▸ JSON records of objects

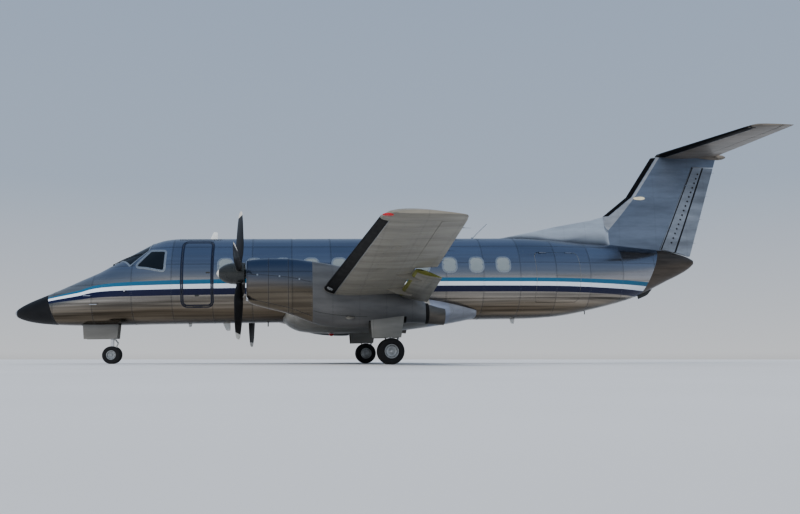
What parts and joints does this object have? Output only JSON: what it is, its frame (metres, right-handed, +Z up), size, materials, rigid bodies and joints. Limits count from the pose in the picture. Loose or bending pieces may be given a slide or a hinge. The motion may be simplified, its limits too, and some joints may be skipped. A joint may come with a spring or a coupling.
{
  "type": "twin turboprop airliner",
  "caption": "Low-wing twin turboprop commuter airliner with a T tail, standing on its wheels, bare metal and grey paint.",
  "frame": {"origin": "on the ground, midway along the length and the span", "axes": "+X aft, towards the tail; +Y to starboard; +Z up from the ground. The nose points along -X and the fuselage stands 1.2 degrees nose down."},
  "size_m": [19.9044, 19.78, 6.1897],
  "materials": {
    "polished_metal": "polished bare sheet with riveted seams",
    "grey_paint": "satin grey",
    "fin_metal": "dulled bare sheet",
    "black_radome": "satin black over a moulded shell",
    "cockpit_glass": "dark, gloss",
    "tail_metal": "dark bare sheet",
    "exhaust_metal": "heat browned",
    "blade_black": "satin black",
    "spinner_grey": "dark grey gloss",
    "gear_paint": "light grey gloss",
    "rim_metal": "cast and machined",
    "tyre_rubber": "matte"
  },
  "bodies": {
    "airframe": {"radome": "black_radome", "nose_section": "polished_metal", "forward_cabin": "polished_metal", "cabin_section": "polished_metal", "rear_fuselage": "polished_metal", "tail_cone": "tail_metal", "belly_fairing": "grey_paint", "windscreen_left": "cockpit_glass", "windscreen_right": "cockpit_glass", "side_window_left": "cockpit_glass", "side_window_right": "cockpit_glass", "wing_left": "polished_metal", "wing_right": "polished_metal", "flap_inboard_left": "grey_paint", "flap_inboard_right": "grey_paint", "flap_outboard_left": "grey_paint", "flap_outboard_right": "grey_paint", "cowl_left": "polished_metal", "cowl_right": "polished_metal", "engine_left": "exhaust_metal", "engine_right": "exhaust_metal", "gear_bay_left": "grey_paint", "gear_bay_right": "grey_paint", "exhaust_left": "exhaust_metal", "exhaust_right": "exhaust_metal", "fin": "fin_metal", "dorsal_fin": "grey_paint", "tailplane": "polished_metal", "nose_leg": "gear_paint", "nose_door_left": "grey_paint", "nose_door_right": "grey_paint", "main_leg_left": "gear_paint", "main_left_door_left": "grey_paint", "main_left_door_right": "grey_paint", "main_leg_right": "gear_paint", "main_right_door_left": "grey_paint", "main_right_door_right": "grey_paint"},
    "passenger_door": {"passenger_door": "polished_metal"},
    "cargo_door": {"cargo_door": "polished_metal"},
    "propeller_left": {"propeller_left": "blade_black", "spinner_left": "spinner_grey"},
    "propeller_right": {"propeller_right": "blade_black", "spinner_right": "spinner_grey"},
    "aileron_left": {"aileron_left": "polished_metal"},
    "aileron_right": {"aileron_right": "polished_metal"},
    "elevator_left": {"elevator_left": "polished_metal"},
    "elevator_right": {"elevator_right": "polished_metal"},
    "rudder_forward": {"rudder_forward": "fin_metal"},
    "rudder_aft": {"rudder_aft": "fin_metal"},
    "nose_fork": {"nose_fork": "gear_paint"},
    "nose_wheels": {"nose_rims": "rim_metal", "nose_tyre_left": "tyre_rubber", "nose_tyre_right": "tyre_rubber"},
    "main_wheels_left": {"main_left_rims": "rim_metal", "main_left_tyre_left": "tyre_rubber", "main_left_tyre_right": "tyre_rubber"},
    "main_wheels_right": {"main_right_rims": "rim_metal", "main_right_tyre_left": "tyre_rubber", "main_right_tyre_right": "tyre_rubber"}
  },
  "joints": [
    {"name": "propeller_left_spin", "type": "hinge", "parent": "airframe", "child": "propeller_left", "pos_m": [-4.047, -3.29, 2.0962], "axis": [0.9998, 0, 0.0209], "continuous": true},
    {"name": "propeller_right_spin", "type": "hinge", "parent": "airframe", "child": "propeller_right", "pos_m": [-4.047, 3.29, 2.0962], "axis": [0.9998, 0, 0.0209], "continuous": true},
    {"name": "nose_steering", "type": "hinge", "parent": "airframe", "child": "nose_fork", "pos_m": [-7.4897, 0, 0.7538], "axis": [-0.0209, 0, 0.9998], "range_deg": [-50, 50]},
    {"name": "nose_wheels_roll", "type": "hinge", "parent": "nose_fork", "child": "nose_wheels", "pos_m": [-7.4787, 0, 0.2289], "axis": [0, 1, 0], "continuous": true},
    {"name": "main_wheels_left_roll", "type": "hinge", "parent": "airframe", "child": "main_wheels_left", "pos_m": [-0.5087, -3.29, 0.3049], "axis": [0, 1, 0], "continuous": true},
    {"name": "main_wheels_right_roll", "type": "hinge", "parent": "airframe", "child": "main_wheels_right", "pos_m": [-0.5087, 3.29, 0.3049], "axis": [0, 1, 0], "continuous": true},
    {"name": "aileron_left_hinge", "type": "hinge", "parent": "airframe", "child": "aileron_left", "pos_m": [-0.392, -7.895, 2.2235], "axis": [-0.0078, 0.9935, -0.1134], "range_deg": [-20, 20]},
    {"name": "aileron_right_hinge", "type": "hinge", "parent": "airframe", "child": "aileron_right", "pos_m": [-0.392, 7.895, 2.2235], "axis": [0.0078, 0.9935, 0.1134], "range_deg": [-20, 20]},
    {"name": "elevator_left_hinge", "type": "hinge", "parent": "airframe", "child": "elevator_left", "pos_m": [9.3572, -1.795, 6.1078], "axis": [-0.1669, 0.986, -0.0035], "range_deg": [-25, 15]},
    {"name": "elevator_right_hinge", "type": "hinge", "parent": "airframe", "child": "elevator_right", "pos_m": [9.3572, 1.795, 6.1078], "axis": [0.1669, 0.986, 0.0035], "range_deg": [-25, 15]},
    {"name": "rudder_forward_hinge", "type": "hinge", "parent": "airframe", "child": "rudder_forward", "pos_m": [8.3155, 0, 4.4957], "axis": [0.4014, 0, 0.9159], "range_deg": [-20, 20]},
    {"name": "rudder_aft_hinge", "type": "hinge", "parent": "rudder_forward", "child": "rudder_aft", "pos_m": [8.6991, 0, 4.4437], "axis": [0.3559, 0, 0.9345], "range_deg": [-20, 20]},
    {"name": "passenger_door_hinge", "type": "hinge", "parent": "airframe", "child": "passenger_door", "pos_m": [-5.2292, -0.876, 1.4713], "axis": [0.9998, 0, 0.0209], "range_deg": [0, 130]},
    {"name": "cargo_door_hinge", "type": "hinge", "parent": "airframe", "child": "cargo_door", "pos_m": [4.3389, -0.8725, 3.0321], "axis": [-0.9901, -0.1392, -0.0207], "range_deg": [0, 100]}
  ],
  "couplings": [
    {"joint": "rudder_aft_hinge", "follows": "rudder_forward_hinge", "ratio": 1},
    {"joint": "elevator_right_hinge", "follows": "elevator_left_hinge", "ratio": 1},
    {"joint": "aileron_right_hinge", "follows": "aileron_left_hinge", "ratio": -1}
  ]
}
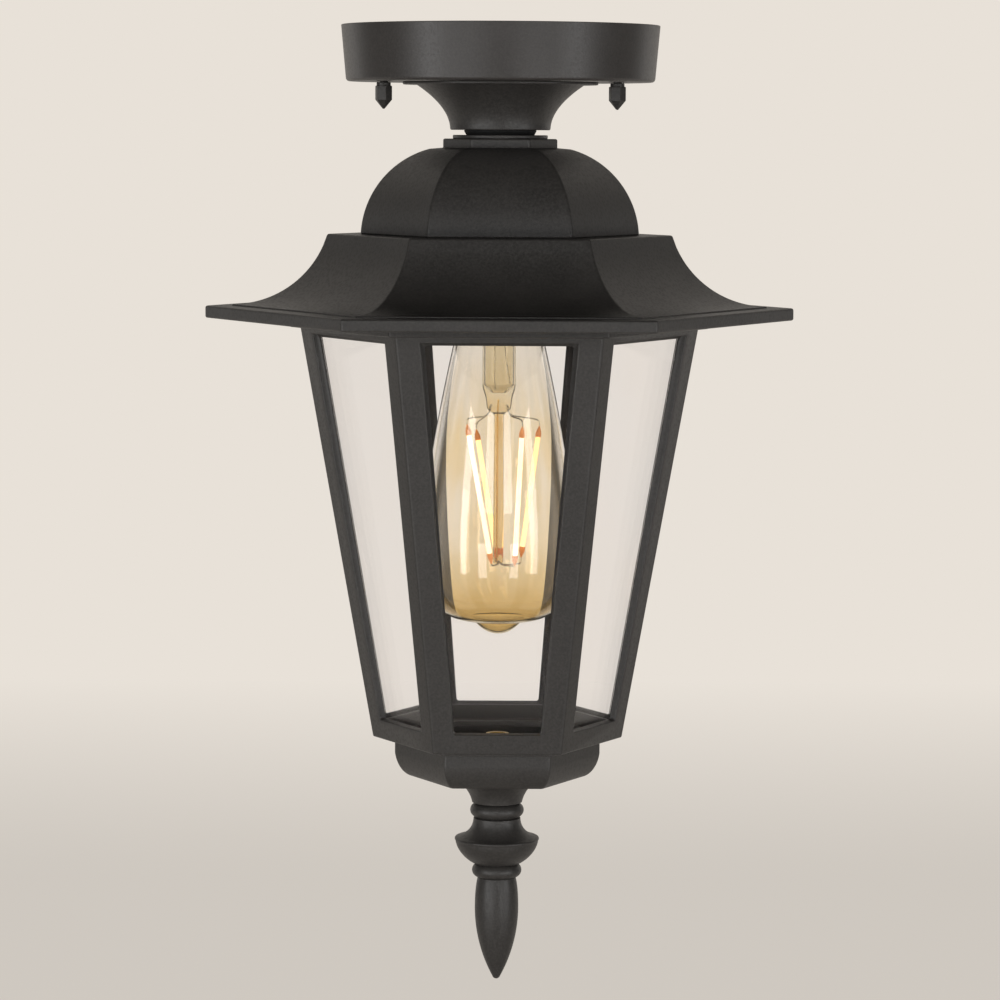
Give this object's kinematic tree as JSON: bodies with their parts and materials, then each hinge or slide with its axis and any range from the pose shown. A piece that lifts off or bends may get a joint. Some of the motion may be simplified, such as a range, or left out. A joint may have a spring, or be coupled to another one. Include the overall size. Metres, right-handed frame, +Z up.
{
  "type": "porch ceiling lantern",
  "caption": "Hexagonal porch ceiling lantern with a round canopy, domed and flared roof, tapered glazed cage, drop finial and a filament-style bulb.",
  "frame": {"origin": "on the lantern axis in the plane of the ceiling, midway between the two outlet box screws", "axes": "+Z up out of the ceiling side of the canopy, -Y out of the front face, +X to the right seen from the front"},
  "size_m": [0.2254, 0.1952, 0.3685],
  "materials": {
    "cast_dark": "charcoal powder coat, fine texture, satin",
    "pan_dark": "charcoal powder coat, satin",
    "zinc_steel": "zinc plated",
    "brass": "bright",
    "green_steel": "green passivated",
    "seal_rubber": "matte",
    "phenolic": "satin",
    "porcelain": "glazed",
    "black_insulation": "semi-gloss",
    "white_insulation": "semi-gloss",
    "orange_plastic": "semi-gloss",
    "clear_glass": "clear, polished",
    "amber_glass": "amber tinted, clear towards the neck",
    "stem_glass": "clear",
    "nickel_wire": "drawn",
    "filament": "phosphor coated, lit warm white",
    "cap_metal": "copper coloured"
  },
  "bodies": {
    "ceiling_bar": {"box_strap": "zinc_steel", "swivel_eyelet": "brass", "ground_screw": "green_steel"},
    "fixture": {"canopy_strap": "zinc_steel", "canopy_studs": "zinc_steel", "stud_lock_nuts": "zinc_steel", "canopy": "pan_dark", "neck": "cast_dark", "upper_nipple": "zinc_steel", "canopy_lock_nut": "zinc_steel", "seal_washer": "seal_rubber", "collar_plate": "pan_dark", "dome": "cast_dark", "dome_lock_nut": "zinc_steel", "roof_skirt": "cast_dark", "roof_screws": "zinc_steel", "socket_cap": "phenolic", "socket_body": "porcelain", "socket_screws": "zinc_steel", "socket_shell": "brass", "socket_contact": "brass", "lead_black": "black_insulation", "lead_white": "white_insulation", "wire_connectors": "orange_plastic"},
    "cap_nut_left": {"canopy_nut_left": "cast_dark"},
    "cap_nut_right": {"canopy_nut_right": "cast_dark"},
    "cage": {"cage_frame": "cast_dark", "pane_front": "clear_glass", "pane_front_right": "clear_glass", "pane_rear_right": "clear_glass", "pane_rear": "clear_glass", "pane_rear_left": "clear_glass", "pane_front_left": "clear_glass", "pane_clips": "zinc_steel", "clip_screws": "zinc_steel", "cage_screws": "zinc_steel", "bottom_cup": "cast_dark", "cup_screws": "zinc_steel", "finial_nipple": "brass", "finial_lock_nut": "zinc_steel"},
    "finial": {"finial": "cast_dark"},
    "bulb": {"bulb_envelope": "amber_glass", "bulb_base": "zinc_steel", "bulb_insulator": "phenolic", "bulb_contact": "zinc_steel", "bulb_stem": "stem_glass", "bulb_support_wires": "nickel_wire", "bulb_filaments": "filament", "filament_caps": "cap_metal"}
  },
  "joints": [
    {"name": "strap_swivel", "type": "hinge", "parent": "ceiling_bar", "child": "fixture", "pos_m": [0, 0, 0], "axis": [0, 0, 1], "range_deg": [-60, 60]},
    {"name": "left_nut_turn", "type": "hinge", "parent": "fixture", "child": "cap_nut_left", "pos_m": [-0.04445, 0, -0.025], "axis": [0, 0, 1], "continuous": true},
    {"name": "right_nut_turn", "type": "hinge", "parent": "fixture", "child": "cap_nut_right", "pos_m": [0.04445, 0, -0.025], "axis": [0, 0, 1], "continuous": true},
    {"name": "bulb_removal", "type": "slide", "parent": "fixture", "child": "bulb", "axis": [0, 0, 1], "range_m": [-0.036, 0]},
    {"name": "cage_removal", "type": "slide", "parent": "fixture", "child": "cage", "axis": [0, 0, 1], "range_m": [-0.15, 0]},
    {"name": "finial_turn", "type": "hinge", "parent": "cage", "child": "finial", "pos_m": [0, 0, -0.29], "axis": [0, 0, 1], "continuous": true}
  ]
}
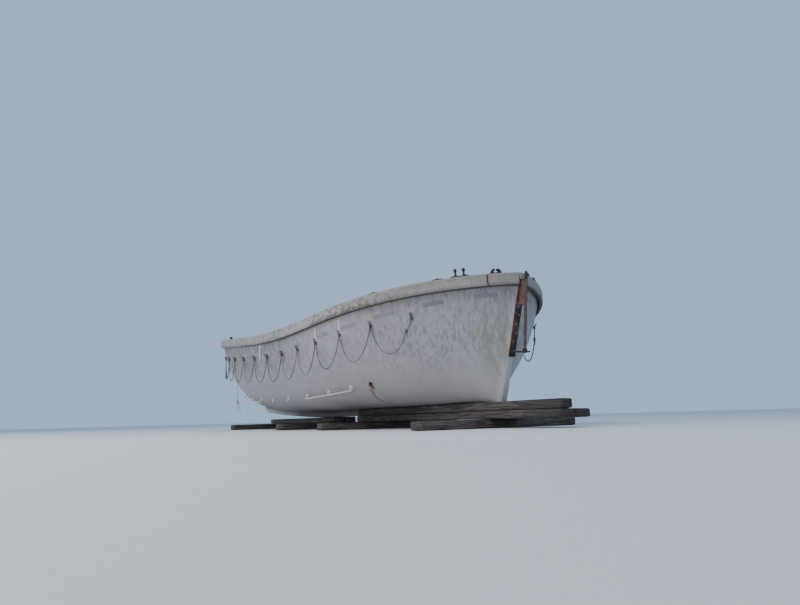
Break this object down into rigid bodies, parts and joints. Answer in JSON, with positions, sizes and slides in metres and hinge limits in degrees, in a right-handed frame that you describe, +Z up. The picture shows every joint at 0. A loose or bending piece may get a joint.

▸ Brief
Locate the word "materials" in the data above. Copy every line carrying it.

▸ Correct answer
What parts and joints does this object have? Output only JSON: what it is, its frame (metres, right-handed, +Z up), size, materials, rigid bodies and joints. Limits count from the pose in the picture. Loose or bending pieces may be given a slide or a hinge. The motion may be simplified, its limits too, and some joints may be skipped. A joint may come with a spring or a coupling.
  "materials": {
Give this object's kinematic tree as JSON: bodies with their parts and materials, then each hinge or slide with its axis and any range from the pose shown. A piece that lifts off or bends may get a joint. Some of the motion may be simplified, such as a range, or left out. A joint may have a spring, or be coupled to another one. Include the overall size. Metres, right-handed frame, +Z up.
  "materials": {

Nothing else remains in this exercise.